Think of the message: Fraser and Moen essentially agreed it was better to risk a head injury than hurt their hands on each other's helmets; they decided a rule designed to protect them wasn't as important as fighting, because, as one former hockey tough guy said Wednesday morning, "everyone knows it's easier to hide a concussion than it is to hide a broken hand."

Seriously: At this stage, does anybody doubt that ought to shift focus to the long-term ramifications of the chemical concoctions NHL tough guys must take to conduct their business? That continuing to work for culture change and concussion awareness in minor hockey is the way to go?

Parros's injury, as gruesome as it was, was the result of a combination of circumstances brought on by two big men – Colton Orr of the Leafs was his opponent – grappling with each other and losing their balance. It was like most hockey fights a colossal bore and waste of time until Parros hit the deck.

And so the only team sport that gives players a second chance after they fight – and trumpets videogames that spend time trying to figure out how to make the blood lust more realistic – is once again left to explain itself. And so it gets caught up in talking about "the code" to people: that illogical ("here are the rules we'll follow to beat the crap out of each other and maybe get a concussion") yet common-place.

The helmet-removal rule was flaunted during the preseason – players removed each other's helmets before fighting, resulting in additional penalties for unsportsmanlike conduct – and the rule was revealed for what it is: a ham-handed attempt to essentially rewrite unwritten rules.

Tuesday's altercation between Moen and Fraser only reinforces the notion the NHL, frankly, is a lost cause for anti-fighting advocates. Survey after survey shows a majority of players feel it has a place in the game, and so the best the NHL can do is try to mitigate some of the consequences.

Because more than ever an uneasy truth is apparent: Until an NHL player dies on the ice from a fight, only lip-service will be paid to the idea of ridding the game of fighting. Until the lead item on cable news and sports for a 24-hour period is the death of a hockey player in front of your eyes, until there is an economic prerogative of some description – lawsuit, insurance crisis, whatever – there will be no serious attempt to get rid of fighting.

It is no longer enough to blame the continued existence of fighting on NHL commissioner Gary Bettman, the board of governors, or uneducated American hockey fans.
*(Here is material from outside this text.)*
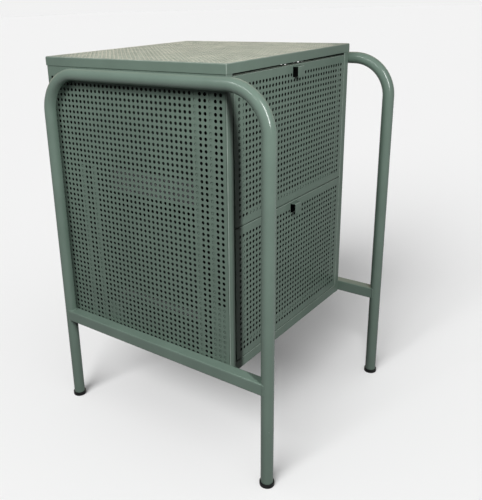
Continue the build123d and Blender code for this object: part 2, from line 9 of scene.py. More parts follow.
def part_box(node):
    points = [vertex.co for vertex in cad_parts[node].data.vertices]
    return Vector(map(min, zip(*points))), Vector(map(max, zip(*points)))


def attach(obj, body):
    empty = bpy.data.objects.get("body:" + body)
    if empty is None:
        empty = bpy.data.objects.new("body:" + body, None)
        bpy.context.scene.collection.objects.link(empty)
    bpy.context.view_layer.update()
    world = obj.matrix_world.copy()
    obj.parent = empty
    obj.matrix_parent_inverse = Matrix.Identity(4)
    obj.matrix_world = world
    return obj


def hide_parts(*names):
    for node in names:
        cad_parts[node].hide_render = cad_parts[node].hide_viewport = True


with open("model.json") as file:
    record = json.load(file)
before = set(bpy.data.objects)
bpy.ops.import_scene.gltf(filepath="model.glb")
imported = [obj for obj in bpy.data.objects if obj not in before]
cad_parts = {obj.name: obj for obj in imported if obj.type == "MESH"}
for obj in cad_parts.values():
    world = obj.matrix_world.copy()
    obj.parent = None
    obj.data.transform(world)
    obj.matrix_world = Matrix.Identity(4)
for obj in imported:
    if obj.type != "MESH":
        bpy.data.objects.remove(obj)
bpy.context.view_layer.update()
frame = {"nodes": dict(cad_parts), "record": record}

# Two-drawer filing cabinet of perforated sheet steel between two tube frames.
# Metres, +Z up, the drawers open towards -Y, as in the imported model.

# Sheet metal; the hold is a short flat that keeps the shading of a bend off the faces beside it
SHEET = 0.001
PANEL_BEND = 0.0022
FRONT_CORNER = 0.0012
FRONT_RETURN = 0.014
BEND_STEPS = 6
BEND_HOLD = 0.0004
SHARP_ANGLE = math.radians(40)

# Points closer than this are one point, on a shell and round a lathed piece's axis
MERGE_DISTANCE = 1e-6
AXIS_DISTANCE = 1e-7

# Perforation: a square pattern of round holes
HOLE_PITCH = 0.010
HOLE_RADIUS = 0.0030
HOLE_SIDES = 12
SIDE_FIRST_HOLE = 0.0113
SIDE_TOP_HOLE = 0.036
SIDE_HOLE_COLUMNS = 39
SIDE_HOLE_ROWS = 48
LID_HOLE_COLUMNS = 41
DRAWER_TOP_HOLE = 0.0165
DRAWER_HOLE_COLUMNS = 36
DRAWER_HOLE_ROWS = 22
SLOT_MARGIN = 0.0008

# Tube frames
TUBE_RADIUS = 0.011
TUBE_WALL = 0.0015
TUBE_SIDES = 64
FRAME_BEND = 0.072
FRAME_BEND_STEPS = 28
TUBE_END = 0.003
STRETCHER_CORNER = 0.0022
STRETCHER_WALL = 0.0015
STRETCHER_FLAT_STEPS = 12
STRETCHER_CORNER_STEPS = 5
COPE_TRIM = 0.002
BEAD_RADIUS = 0.0011
BEAD_SIDES = 8
BEAD_RIPPLE = 0.35
BEAD_RIPPLE_LENGTH = 0.0024
BEAD_STEPS_PER_RIPPLE = 4

# Foot caps
FOOT_FLOOR = 0.003
FOOT_BOTTOM_EDGE = 0.0016
FOOT_TOP_EDGE = 0.0007
FOOT_TOP_STEPS = 4
FOOT_FIT_GAP = 0.00005
FOOT_MOUTH_WIDTH = 0.0002
FOOT_MOUTH_DEPTH = 0.0003
FOOT_SIDES = 56

# Finger pulls
PULL_SHEET = 0.001
PULL_BEND = 0.0015
PULL_DROP = 0.0025
PULL_PLATE = 0.019
PULL_SLOT_GAP = 0.0003
PULL_EDGE = 0.00022
PULL_EDGE_STEPS = 2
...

Truth is, we love the gore as much as the Americans. We are rapidly reaching the point where, if change isn't wanted by the players and their agents – the latter a group that always seems to skate away from responsibility in these matters – the rest of us might as well stop worrying about the NHL players and focus on the children playing the sport.

If you don't want to help yourself, boys, there's nothing we can do for you.